The Option is considered substantive as the Company is at risk with regard to whether bioMérieux will exercise the Option. In addition, the Option exercise payment payable by bioMérieux upon exercise is not priced at a significant and incremental discount. Accordingly, the Option is not considered a deliverable at the inception of the arrangement and the associated Option exercise payment is not included in allocable arrangement consideration.

Under the 2016 Agreement the Company is eligible to receive royalties on net sales of assays sold by bioMérieux in the mid to high single digits, and to receive low double digit royalties on sales of instruments by bioMérieux based on manufactured cost. No royalties have been recognized through December 31, 2019.

Upon termination of the agreement, the Company no longer held an obligation to bioMérieux related to the initial agreement or the amendment to the agreement. As such, the Company immediately recognized all remaining deferred revenue related to the agreements as of the date of termination.

Uman has entered into certain licenses with other companies for use of Uman’s technology. These licenses have royalty components from which the Company earns and recognizes royalty revenue throughout the year. The Company recognized revenue of $0.2 million and $2.1 million for the years ended December 31, 2019 and 2018, respectively, as collaboration revenue.

Evaluation and option agreements and license agreement

In 2015, the Company entered into three agreements, for three separate fields, with a diagnostic company for the evaluation of the Company’s Simoa technology. These agreements each allowed for the option to negotiate a license agreement. In return, the Company received non-refundable payments totaling $2.0 million. In December 2016, the diagnostic company exercised one of its options and the parties entered into a license agreement in one of the fields. This agreement has a one-time non-refundable license fee of $1.0 million and the right to receive running low single digit royalties on licensed products. The negotiation periods for the other two agreements were extended and the negotiations remain ongoing.

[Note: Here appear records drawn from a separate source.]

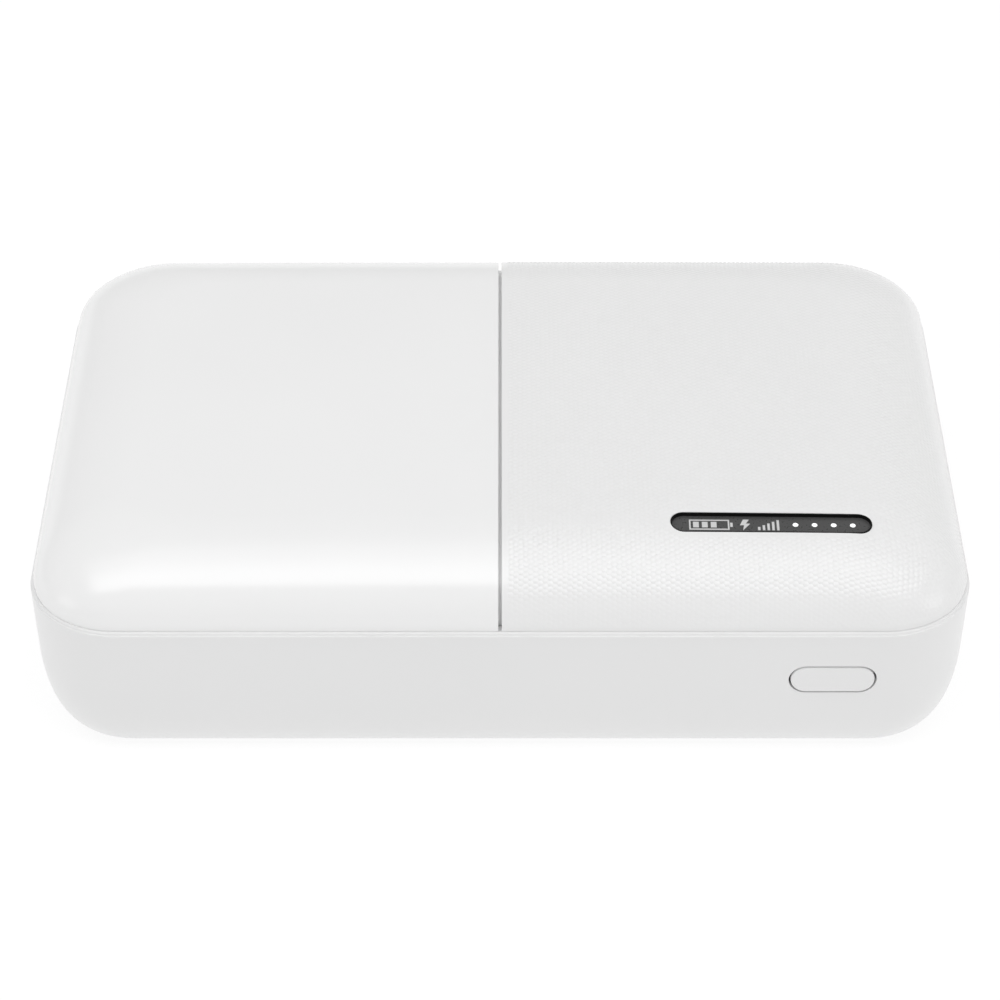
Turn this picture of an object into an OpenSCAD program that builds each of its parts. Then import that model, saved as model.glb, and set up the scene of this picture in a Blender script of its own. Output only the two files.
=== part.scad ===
// Pocket power bank: pillow-topped two-piece case, pouch cells, control board,
// two rectangular output sockets, one oval input socket, a side button and a row of status lights.
// Origin: centre of the flat rest face under the case. +X long side, towards the socket end.
// -Y is the button side, +Z is up. All sizes in millimetres.

/* [Case] */
// Length of the case along X
case_l = 92; // [91:0.5:94]
// Depth of the case along Y
case_d = 60; // [59.5:0.5:62]
// Height of the parting line between shell and cover
seam_z = 16.95; // [16.8:0.05:17.4]
// Corner radius in plan at the parting line
corner_r = 9; // [8:0.25:10]
// Wall thickness of the bottom shell
wall = 1.9; // [1.8:0.05:2]
// Inward draft of the side walls from parting line to floor
wall_draft = 0.84; // [0.6:0.02:0.9]
// Width of the rounded edge under the shell
foot_in = 3.37; // [3:0.05:3.5]
// Height of the rounded edge under the shell
foot_up = 9.9; // [9:0.1:10.2]
// Corner radius in plan at the rest face
foot_r = 6.3; // [6:0.1:7]

/* [Cover] */
// Rise of the pillow edge above the parting line
pillow_up = 6.07; // [5.9:0.05:6.4]
// Width of the pillow edge
pillow_in = 9.85; // [9:0.05:10]
// Corner radius in plan where the pillow edge ends
pillow_r = 5.15; // [5:0.05:6]
// Extra rise of the crown at the middle of the cover
crown = 0.98; // [0.8:0.02:1.1]
// Ledge of the shell rim outside the cover
ledge = 0.33; // [0.25:0.01:0.4]
// Wall thickness of the cover
cover_wall = 2; // [1.9:0.05:2]
// Width of the dividing groove
groove_w = 0.37; // [0.25:0.01:0.5]
// Depth of the dividing groove
groove_t = 0.8; // [0.4:0.05:0.85]

/* [Indicator] */
// Middle of the indicator window along X
win_x = 26.25; // [26:0.05:26.4]
// Middle of the indicator window along Y
win_y = -20.85; // [-20.95:0.05:-20.75]
// Length of the indicator window
win_l = 19.5; // [19.3:0.1:19.6]
// Width of the indicator window
win_w = 2.6; // [2.55:0.05:2.7]
// Position of the first status light along X
led_x = 28.53; // [28.45:0.02:28.6]
// Spacing of the status lights
led_pitch = 1.853; // [1.84:0.001:1.86]

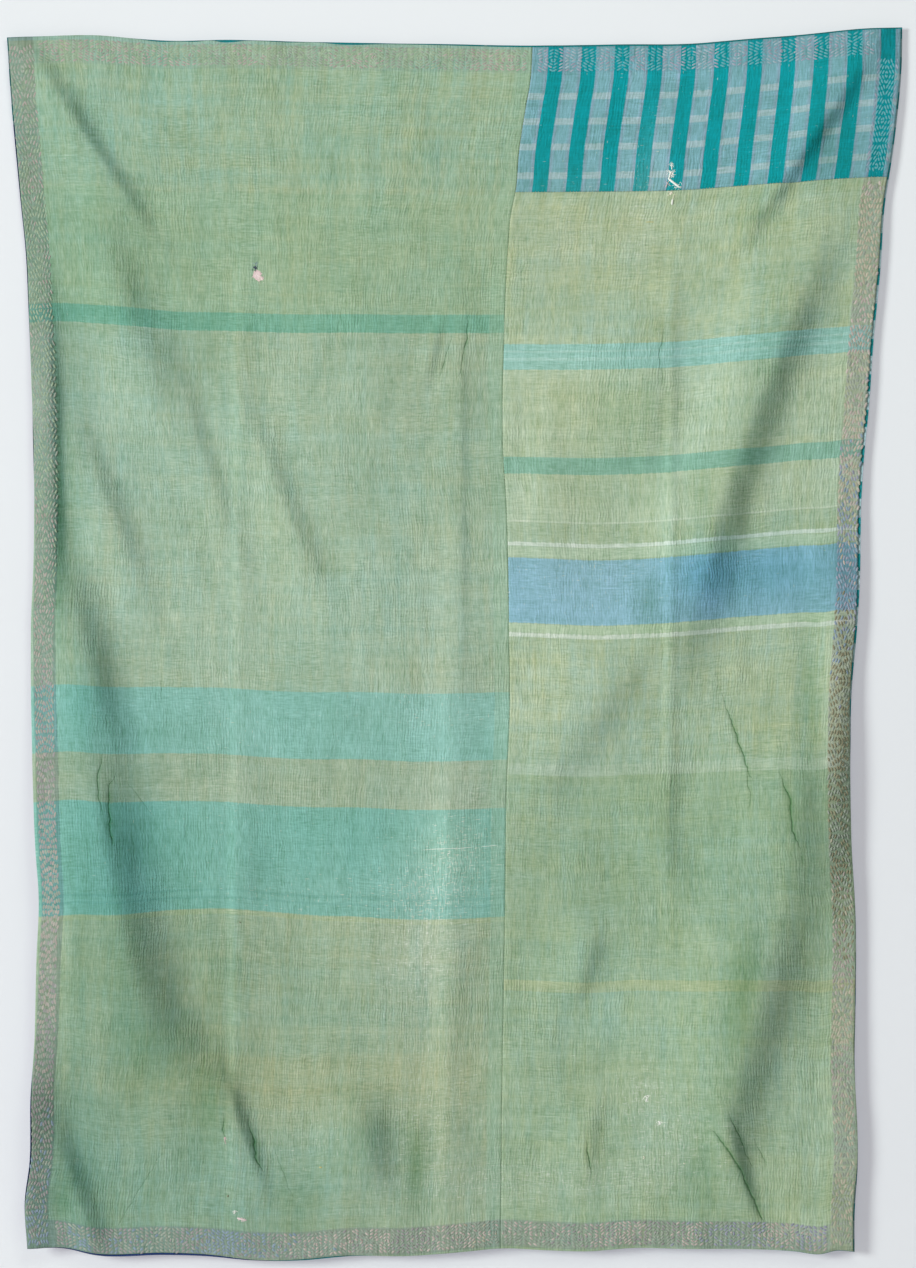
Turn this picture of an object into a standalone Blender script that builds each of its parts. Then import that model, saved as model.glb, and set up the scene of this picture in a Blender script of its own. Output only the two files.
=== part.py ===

For each of the three fields, the right to evaluate the technology, the right to negotiate a license to the technology, and the undelivered license to the technology represents a combined unit of accounting, and the licenses to each of the three fields each have standalone value. The Company has allocated the allocable arrangement consideration based on the relative selling price of each unit of accounting. The best estimated selling price of each of the three options was determined to be representative of the contractual amount paid for each option. The Company defers the amounts allocated to each of the three options until the corresponding license is delivered or, if no license agreement is executed and delivered, when the negotiations for each option terminates.

Upon execution of the license in one of the fields in December 2016, the $1.0 million license fee, in addition to the $0.8 million allocated to the option for this field, resulted in a total of $1.8 million of consideration being recognized as revenue as there were no remaining undelivered performance obligations. Because the negotiations remain ongoing with respect to the other two fields, the consideration allocated to these options of $1.2 million has been deferred and is recorded as deferred revenue as of December 31, 2019.

In December 2018 the Company entered into an option agreement for the rights to negotiate an exclusive agreement with the diagnostic company. In exchange for the rights to negotiate an exclusive agreement, the Company will receive $0.5 million in consideration. As the right to negotiate with the Company has not been executed, the consideration from this agreement is deferred until the sooner of the execution of the contract or the end of the option period. As the option has not been exercised as of December 31, 2019, the $0.5 million is recorded as deferred revenue.

 

As of December 31, 2019 the Company has $1.7 million of deferred revenue related to ongoing negotiations with the diagnostics company.